Single out the lines that include the word "materials". Copy them.

GIVEN DATA:
● ● ● ●

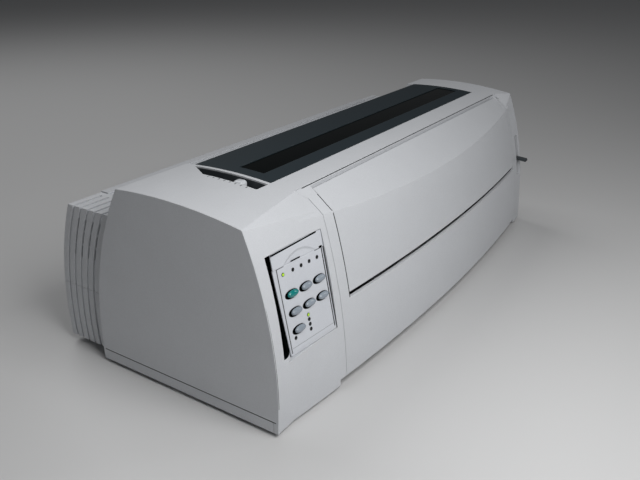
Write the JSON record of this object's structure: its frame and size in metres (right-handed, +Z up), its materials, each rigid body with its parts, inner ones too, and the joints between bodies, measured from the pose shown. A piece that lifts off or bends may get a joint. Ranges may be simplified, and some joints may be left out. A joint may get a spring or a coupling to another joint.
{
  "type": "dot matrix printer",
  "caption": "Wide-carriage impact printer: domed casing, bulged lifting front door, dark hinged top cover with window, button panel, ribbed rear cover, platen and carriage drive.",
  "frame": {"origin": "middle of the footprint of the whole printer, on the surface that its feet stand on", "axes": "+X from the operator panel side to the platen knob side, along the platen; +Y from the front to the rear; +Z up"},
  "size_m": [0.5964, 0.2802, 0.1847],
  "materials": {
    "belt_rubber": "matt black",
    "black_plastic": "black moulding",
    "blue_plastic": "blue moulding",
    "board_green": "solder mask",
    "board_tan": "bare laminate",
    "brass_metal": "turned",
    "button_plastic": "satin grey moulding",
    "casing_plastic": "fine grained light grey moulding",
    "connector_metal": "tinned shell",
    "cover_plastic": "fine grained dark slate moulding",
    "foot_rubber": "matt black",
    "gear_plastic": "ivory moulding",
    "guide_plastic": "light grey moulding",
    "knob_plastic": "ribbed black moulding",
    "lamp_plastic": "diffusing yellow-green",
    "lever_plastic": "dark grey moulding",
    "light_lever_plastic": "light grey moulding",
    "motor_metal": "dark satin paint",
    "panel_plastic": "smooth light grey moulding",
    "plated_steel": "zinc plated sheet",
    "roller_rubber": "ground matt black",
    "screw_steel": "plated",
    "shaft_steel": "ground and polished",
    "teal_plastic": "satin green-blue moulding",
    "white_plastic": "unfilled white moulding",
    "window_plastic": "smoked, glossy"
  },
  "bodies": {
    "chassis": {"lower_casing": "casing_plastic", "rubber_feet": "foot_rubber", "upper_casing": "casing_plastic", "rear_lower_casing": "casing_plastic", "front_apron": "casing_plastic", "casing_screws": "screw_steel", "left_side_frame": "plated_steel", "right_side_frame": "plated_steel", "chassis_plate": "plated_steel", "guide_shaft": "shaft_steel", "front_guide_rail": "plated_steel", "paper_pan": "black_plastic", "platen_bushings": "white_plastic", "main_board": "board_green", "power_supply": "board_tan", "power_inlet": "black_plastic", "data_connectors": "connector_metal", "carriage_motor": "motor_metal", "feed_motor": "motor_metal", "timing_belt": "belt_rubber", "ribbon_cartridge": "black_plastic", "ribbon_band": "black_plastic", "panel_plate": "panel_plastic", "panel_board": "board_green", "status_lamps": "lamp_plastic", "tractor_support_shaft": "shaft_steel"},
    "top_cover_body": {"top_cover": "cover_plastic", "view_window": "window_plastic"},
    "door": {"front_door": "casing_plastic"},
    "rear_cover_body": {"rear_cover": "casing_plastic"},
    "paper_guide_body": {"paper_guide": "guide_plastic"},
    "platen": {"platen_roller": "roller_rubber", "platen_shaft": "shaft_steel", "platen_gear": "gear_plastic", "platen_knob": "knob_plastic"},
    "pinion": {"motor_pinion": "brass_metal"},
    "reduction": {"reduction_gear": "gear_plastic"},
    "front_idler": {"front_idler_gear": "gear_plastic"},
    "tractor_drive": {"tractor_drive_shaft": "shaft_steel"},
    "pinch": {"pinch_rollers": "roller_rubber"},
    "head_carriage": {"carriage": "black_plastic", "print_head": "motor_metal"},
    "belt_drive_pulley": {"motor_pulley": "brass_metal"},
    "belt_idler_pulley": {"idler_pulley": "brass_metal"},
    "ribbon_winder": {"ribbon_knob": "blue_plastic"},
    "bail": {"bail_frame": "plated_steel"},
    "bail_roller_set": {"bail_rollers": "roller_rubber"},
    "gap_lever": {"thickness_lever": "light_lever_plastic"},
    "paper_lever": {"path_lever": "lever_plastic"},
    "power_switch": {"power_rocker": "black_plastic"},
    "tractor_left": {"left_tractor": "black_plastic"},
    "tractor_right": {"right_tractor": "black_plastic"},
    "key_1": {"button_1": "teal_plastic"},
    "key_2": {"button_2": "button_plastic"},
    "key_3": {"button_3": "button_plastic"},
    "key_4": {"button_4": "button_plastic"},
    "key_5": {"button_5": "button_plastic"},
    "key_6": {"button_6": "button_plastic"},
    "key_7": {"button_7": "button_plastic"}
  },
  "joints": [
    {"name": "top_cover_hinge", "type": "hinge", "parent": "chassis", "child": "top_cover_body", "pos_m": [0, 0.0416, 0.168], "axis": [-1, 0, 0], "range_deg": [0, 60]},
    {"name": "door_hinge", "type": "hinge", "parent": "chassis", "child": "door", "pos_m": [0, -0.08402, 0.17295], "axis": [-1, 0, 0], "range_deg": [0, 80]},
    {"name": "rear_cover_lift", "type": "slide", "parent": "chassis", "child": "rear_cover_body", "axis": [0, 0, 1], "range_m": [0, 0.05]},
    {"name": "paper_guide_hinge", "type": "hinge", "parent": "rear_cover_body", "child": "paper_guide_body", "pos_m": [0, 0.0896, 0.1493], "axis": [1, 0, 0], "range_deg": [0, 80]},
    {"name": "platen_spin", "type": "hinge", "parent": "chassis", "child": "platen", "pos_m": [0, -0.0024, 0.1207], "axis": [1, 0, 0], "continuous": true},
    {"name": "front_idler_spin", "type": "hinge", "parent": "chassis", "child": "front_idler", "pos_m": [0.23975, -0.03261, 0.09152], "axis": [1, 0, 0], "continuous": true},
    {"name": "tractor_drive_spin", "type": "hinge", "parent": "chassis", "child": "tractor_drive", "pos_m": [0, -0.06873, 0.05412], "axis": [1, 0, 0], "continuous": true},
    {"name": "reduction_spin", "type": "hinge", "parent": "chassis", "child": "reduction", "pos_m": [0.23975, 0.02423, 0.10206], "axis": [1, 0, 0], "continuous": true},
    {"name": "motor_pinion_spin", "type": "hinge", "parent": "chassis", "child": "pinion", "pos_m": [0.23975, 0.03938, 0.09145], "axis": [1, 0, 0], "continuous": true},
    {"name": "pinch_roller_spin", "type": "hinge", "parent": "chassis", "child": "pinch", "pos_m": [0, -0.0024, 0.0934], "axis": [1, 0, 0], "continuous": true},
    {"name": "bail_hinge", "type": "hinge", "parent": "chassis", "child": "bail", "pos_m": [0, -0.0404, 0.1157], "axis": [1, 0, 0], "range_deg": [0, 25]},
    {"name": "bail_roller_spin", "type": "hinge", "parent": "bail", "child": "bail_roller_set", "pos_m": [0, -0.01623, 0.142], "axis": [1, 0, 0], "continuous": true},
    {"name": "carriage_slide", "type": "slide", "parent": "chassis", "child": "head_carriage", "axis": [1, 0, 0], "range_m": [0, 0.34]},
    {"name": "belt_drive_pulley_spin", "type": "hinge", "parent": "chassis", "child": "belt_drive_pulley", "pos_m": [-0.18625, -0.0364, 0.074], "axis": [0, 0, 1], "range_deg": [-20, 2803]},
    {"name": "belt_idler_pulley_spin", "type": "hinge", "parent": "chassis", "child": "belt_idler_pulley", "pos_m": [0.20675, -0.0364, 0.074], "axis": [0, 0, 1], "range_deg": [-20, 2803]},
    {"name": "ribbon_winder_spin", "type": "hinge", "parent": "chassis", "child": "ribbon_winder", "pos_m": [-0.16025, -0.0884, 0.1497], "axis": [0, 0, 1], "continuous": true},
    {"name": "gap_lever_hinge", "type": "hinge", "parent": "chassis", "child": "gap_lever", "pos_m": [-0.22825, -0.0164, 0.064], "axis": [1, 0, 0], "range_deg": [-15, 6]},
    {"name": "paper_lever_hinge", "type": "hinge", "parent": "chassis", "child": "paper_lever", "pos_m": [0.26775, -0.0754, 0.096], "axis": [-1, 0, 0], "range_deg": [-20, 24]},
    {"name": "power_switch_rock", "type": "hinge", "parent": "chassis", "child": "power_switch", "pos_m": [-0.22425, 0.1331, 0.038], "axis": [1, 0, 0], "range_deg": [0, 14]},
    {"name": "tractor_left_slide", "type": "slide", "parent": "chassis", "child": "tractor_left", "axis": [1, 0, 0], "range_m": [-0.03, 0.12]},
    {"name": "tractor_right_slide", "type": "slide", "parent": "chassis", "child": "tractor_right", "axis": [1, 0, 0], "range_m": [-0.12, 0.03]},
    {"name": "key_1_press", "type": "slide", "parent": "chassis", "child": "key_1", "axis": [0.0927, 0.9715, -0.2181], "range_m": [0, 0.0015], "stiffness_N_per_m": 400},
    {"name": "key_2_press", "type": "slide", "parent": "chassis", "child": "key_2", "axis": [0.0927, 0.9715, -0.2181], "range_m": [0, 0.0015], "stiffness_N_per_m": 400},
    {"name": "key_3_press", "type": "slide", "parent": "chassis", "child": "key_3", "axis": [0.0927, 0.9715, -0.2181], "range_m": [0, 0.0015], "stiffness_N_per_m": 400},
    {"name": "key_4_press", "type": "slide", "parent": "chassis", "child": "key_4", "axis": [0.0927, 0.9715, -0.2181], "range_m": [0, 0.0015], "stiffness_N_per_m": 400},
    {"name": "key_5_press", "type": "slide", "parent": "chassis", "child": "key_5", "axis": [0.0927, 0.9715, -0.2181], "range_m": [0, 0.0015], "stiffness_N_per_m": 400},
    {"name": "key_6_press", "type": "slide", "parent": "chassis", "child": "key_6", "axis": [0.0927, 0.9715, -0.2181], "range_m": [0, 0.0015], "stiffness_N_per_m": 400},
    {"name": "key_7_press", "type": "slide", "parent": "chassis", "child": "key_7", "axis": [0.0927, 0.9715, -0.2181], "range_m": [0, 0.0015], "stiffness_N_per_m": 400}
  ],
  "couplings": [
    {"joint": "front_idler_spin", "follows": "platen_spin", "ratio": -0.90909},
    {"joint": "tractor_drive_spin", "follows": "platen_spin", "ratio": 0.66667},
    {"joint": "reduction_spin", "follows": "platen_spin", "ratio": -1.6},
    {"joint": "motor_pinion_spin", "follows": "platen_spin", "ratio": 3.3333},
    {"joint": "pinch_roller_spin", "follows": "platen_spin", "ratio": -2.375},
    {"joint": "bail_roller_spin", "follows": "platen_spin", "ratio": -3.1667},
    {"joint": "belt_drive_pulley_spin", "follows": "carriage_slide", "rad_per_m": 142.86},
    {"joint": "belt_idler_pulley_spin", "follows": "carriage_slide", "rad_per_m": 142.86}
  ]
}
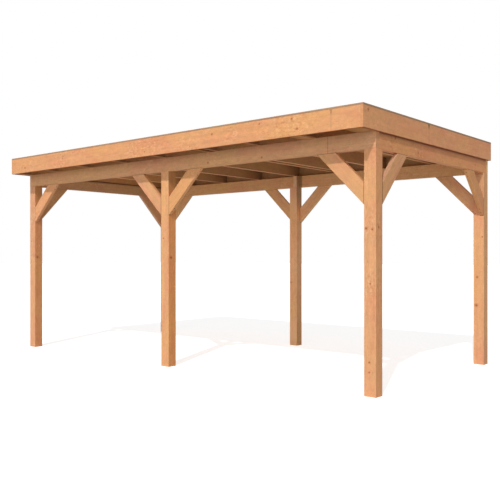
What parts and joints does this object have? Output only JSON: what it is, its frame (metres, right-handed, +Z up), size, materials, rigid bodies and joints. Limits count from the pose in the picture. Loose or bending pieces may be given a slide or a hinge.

● ● ● ●

EXERCISE ANSWER:
Write the JSON record of this object's structure: its frame and size in metres (right-handed, +Z up), its materials, each rigid body with its parts, inner ones too, and the joints between bodies, measured from the pose shown. A piece that lifts off or bends may get a joint. Ranges may be simplified, and some joints may be left out. A joint may get a spring or a coupling to another joint.
  "materials": {
What parts and joints does this object have? Output only JSON: what it is, its frame (metres, right-handed, +Z up), size, materials, rigid bodies and joints. Limits count from the pose in the picture. Loose or bending pieces may be given a slide or a hinge.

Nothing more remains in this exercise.